Pessoalmente não me afeta a tatuagem que a cantora Anitta fez no “totoró” – a escolha da palavra é dela. Em 2019, a funkeira fez uma tatuagem íntima. O motivo e a escolha anatômica para o desenho na
própria pele não são da minha conta; decidir sobre o próprio corpo cabe somente à cantora. Como deveria acontecer em relação a qualquer pessoa, Anitta está condenada a ser livre, e exercita isso sem
amarras.

A tal tatuagem foi alçada à condição de tema de “interesse público” em comentários do cantor sertanejo Zé Neto num show com sua dupla, Cristiano, no interior do Mato Grosso. Ele aproveitou o evento,
custeado pela Prefeitura de Sorriso, para se jactar de não depender da Lei Rouanet e, numa clara referência à diva pop, de não precisar “fazer tatuagem no ‘toba’”. “Nosso cachê quem paga é o povo”, disse.

Por meio de contratação, realizada sem licitação e muito menos suscetível a controle e fiscalização do que se esses artistas tivessem se submetido à burocracia da Lei Rouanet, Zé Neto & Cristiano
receberam um cachê de R$ 400 mil.

Os fãs da cantora reagiram trazendo para o centro do debate outro tipo de moralidade, a administrativa. Como resultado, sertanejos como Gusttavo Lima e outros tantos, beneficiados com contratos similares, tiveram shows cancelados por prefeituras país afora.
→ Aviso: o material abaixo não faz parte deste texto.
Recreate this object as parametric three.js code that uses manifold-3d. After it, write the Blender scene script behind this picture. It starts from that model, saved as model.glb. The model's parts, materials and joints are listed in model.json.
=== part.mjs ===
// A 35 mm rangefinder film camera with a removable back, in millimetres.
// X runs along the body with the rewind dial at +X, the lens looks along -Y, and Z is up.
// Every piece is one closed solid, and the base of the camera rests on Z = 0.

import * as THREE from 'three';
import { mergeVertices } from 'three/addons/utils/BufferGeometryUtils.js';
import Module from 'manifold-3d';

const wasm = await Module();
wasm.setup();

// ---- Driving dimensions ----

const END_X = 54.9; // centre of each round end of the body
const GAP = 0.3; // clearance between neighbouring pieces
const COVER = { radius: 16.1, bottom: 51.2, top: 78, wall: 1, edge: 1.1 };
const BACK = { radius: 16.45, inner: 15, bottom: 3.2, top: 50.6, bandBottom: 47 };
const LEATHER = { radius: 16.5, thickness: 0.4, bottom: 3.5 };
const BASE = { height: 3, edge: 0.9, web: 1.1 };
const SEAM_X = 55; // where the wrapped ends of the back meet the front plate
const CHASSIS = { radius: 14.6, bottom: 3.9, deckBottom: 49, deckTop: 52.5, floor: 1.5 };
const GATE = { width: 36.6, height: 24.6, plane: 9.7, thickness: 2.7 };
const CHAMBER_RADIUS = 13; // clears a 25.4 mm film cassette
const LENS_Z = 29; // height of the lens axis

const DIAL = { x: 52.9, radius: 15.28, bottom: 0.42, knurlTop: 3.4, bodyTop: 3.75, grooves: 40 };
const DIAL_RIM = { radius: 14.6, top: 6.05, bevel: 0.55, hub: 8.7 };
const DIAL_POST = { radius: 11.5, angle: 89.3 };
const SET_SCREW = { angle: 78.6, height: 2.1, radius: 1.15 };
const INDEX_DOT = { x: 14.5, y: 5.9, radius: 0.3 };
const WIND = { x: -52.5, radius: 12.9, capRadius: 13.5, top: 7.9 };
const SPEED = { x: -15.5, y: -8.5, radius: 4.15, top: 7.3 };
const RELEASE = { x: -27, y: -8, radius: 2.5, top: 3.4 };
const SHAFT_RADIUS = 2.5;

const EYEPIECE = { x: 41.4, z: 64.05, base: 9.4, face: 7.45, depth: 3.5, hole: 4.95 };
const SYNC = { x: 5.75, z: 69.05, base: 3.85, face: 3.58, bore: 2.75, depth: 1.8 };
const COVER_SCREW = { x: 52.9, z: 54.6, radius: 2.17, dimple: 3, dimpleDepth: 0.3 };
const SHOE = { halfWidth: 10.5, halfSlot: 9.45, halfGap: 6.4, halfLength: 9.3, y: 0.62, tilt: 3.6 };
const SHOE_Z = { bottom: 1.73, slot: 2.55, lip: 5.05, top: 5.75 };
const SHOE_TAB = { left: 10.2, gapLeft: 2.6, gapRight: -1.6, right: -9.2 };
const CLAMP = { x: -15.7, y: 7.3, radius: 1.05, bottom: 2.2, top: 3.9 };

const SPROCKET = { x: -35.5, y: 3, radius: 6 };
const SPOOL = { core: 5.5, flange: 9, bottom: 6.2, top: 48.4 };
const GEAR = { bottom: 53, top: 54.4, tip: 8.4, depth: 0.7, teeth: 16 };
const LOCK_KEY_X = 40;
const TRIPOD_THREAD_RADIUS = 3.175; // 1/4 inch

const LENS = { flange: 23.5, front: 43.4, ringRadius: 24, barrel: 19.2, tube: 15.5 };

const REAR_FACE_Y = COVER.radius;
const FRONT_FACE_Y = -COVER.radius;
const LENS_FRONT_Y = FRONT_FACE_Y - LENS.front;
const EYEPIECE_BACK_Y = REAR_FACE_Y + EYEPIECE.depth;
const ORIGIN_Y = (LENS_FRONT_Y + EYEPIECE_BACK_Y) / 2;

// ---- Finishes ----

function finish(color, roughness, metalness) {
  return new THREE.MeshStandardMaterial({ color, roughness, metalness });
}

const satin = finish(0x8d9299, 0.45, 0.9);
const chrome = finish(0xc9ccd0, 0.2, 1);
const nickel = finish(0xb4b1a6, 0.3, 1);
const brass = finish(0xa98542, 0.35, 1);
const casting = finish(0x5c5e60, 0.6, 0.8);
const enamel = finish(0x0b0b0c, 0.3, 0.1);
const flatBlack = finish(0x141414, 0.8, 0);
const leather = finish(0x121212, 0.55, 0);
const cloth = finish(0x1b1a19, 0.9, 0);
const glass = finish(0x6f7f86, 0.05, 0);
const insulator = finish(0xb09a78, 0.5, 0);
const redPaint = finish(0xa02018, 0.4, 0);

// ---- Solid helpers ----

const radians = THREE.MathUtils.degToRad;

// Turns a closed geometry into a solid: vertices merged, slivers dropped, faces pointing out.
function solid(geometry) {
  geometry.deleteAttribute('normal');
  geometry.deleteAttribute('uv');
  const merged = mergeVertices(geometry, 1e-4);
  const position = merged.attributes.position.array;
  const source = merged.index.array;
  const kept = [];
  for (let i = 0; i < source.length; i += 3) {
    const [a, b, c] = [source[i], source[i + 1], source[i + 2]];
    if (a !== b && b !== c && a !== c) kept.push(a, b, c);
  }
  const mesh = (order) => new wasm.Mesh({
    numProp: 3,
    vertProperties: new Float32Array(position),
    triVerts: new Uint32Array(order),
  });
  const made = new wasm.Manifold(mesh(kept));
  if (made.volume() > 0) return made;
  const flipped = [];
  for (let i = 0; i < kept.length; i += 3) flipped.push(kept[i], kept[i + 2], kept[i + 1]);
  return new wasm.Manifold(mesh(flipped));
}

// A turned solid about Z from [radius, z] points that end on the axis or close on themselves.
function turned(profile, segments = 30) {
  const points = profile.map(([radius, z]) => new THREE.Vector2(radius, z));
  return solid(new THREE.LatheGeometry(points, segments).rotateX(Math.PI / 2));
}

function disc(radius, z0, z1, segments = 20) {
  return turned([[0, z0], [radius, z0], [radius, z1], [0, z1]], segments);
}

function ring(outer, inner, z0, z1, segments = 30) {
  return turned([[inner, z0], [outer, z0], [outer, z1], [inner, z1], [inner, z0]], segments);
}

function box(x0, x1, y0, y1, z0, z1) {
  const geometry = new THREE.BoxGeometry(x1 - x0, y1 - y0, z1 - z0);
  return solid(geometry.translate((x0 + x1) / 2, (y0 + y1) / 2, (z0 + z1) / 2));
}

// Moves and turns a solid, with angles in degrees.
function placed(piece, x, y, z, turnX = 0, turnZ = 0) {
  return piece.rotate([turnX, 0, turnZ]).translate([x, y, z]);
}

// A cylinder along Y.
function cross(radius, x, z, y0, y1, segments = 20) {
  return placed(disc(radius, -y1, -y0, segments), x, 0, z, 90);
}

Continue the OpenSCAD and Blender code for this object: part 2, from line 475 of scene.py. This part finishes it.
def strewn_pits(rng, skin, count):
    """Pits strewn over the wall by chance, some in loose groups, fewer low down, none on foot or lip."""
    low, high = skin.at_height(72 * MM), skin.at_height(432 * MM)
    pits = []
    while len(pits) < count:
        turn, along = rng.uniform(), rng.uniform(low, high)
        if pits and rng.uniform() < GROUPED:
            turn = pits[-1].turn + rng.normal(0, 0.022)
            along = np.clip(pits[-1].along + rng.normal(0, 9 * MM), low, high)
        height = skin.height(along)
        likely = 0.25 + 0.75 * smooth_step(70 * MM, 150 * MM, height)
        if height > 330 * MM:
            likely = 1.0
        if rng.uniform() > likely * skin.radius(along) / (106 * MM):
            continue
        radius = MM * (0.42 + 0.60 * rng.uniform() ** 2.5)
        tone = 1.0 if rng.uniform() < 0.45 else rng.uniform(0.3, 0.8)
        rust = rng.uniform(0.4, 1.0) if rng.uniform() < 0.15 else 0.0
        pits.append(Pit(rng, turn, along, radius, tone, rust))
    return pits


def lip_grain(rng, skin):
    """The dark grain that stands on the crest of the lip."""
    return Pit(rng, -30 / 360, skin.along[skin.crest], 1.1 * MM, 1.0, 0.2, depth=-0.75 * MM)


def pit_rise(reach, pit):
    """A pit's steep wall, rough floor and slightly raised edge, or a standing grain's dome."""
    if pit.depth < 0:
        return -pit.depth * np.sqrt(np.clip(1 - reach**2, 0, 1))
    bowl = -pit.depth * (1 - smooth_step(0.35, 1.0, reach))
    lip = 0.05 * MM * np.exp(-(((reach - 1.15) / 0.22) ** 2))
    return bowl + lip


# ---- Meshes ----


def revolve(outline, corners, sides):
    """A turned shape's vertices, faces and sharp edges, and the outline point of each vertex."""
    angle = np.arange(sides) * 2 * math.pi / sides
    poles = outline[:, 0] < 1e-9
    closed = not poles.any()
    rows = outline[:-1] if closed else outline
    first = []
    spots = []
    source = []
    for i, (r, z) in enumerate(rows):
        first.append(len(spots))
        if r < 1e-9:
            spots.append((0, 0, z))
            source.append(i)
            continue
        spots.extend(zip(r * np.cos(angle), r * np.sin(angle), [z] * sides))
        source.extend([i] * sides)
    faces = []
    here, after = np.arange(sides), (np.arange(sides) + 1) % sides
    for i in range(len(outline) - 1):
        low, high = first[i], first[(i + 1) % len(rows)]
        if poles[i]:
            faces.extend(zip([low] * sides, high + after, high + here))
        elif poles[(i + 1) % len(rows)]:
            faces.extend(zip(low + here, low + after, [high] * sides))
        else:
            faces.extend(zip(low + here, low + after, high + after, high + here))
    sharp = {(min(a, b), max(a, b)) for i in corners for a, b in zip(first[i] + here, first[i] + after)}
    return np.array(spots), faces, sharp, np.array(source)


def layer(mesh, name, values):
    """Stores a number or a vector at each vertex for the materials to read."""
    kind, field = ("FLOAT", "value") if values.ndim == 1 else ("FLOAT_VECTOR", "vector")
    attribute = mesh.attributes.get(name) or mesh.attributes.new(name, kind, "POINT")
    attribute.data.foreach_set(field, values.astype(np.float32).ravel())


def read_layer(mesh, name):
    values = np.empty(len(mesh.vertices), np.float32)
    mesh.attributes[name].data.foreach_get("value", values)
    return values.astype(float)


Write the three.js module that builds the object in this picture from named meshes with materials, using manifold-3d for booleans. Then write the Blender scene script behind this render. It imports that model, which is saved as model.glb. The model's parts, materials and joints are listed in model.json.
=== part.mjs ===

Mas aqui o assunto é outro. É sobre como uma mulher como Anitta consegue mexer tão profundamente com a cabeça e o fígado de uma gente que se orgulha da própria ignorância e do próprio atraso e que, nestes tempos estranhos, se sente legitimada e autorizada a fazer proselitismo político num show pago com dinheiro público pela imagem de um igual na Presidência da República.

A visão de mundo de Zé Neto coincide com a de um governo que nega às mulheres qualquer protagonismo que não seja o da “primeira-dama ligada a causas assistencialistas” ou o da “ministra de Direitos Humanos defensora da família tradicional brasileira”. E que silencia as mulheres – por meio de processos dos quais muitas vezes nem nos damos conta. É o caso, por exemplo, do veto de Bolsonaro à distribuição gratuita de absorventes femininos para estudantes de baixa renda. O Brasil é o país em que
grande parte das crianças e adolescentes frequenta a escola para garantir pelo menos uma refeição por dia; também é o país em que adolescentes e jovens mulheres deixam de ir à escola porque lhes é
negada a dignidade menstrual.

Negamos a nossas meninas, portanto, o direito de participar de forma efetiva e digna de um processo educacional que já é tão marcado por inúmeras deficiências e contribuímos para perpetuar o fosso que separa homens e mulheres – no Brasil, elas ganham cerca de 20% menos do que eles na mesma categoria de ocupação. As mulheres também ocupam bem menos espaços do que os homens na vida política do país. O próprio governo serve de amostra: apenas um dos 23 ministérios é comandado por
uma mulher. E foi exatamente o Ministério da Mulher que achou legítimo utilizar o aparato estatal para constranger e tentar impedir o aborto autorizado pela Justiça para uma menina de dez anos estuprada pelo próprio tio. É, portanto, um governo que acha que tem domínio sobre os corpos femininos – inclusive sobre o corpo miúdo e franzino de uma criança de dez anos.

É por isso que Anitta incomoda tanto. Porque é a antítese desse estado de coisas. Jovem, bonita e talentosa, é dona do próprio corpo e dos próprios desejos. Não permite que o Estado defina como deve se comportar. É livre, enfim. “E eu pensando que estava só fazendo uma tatuagem no tororó”, disse a funkeira. Não, Anitta. Sua tatuagem é um posicionamento político.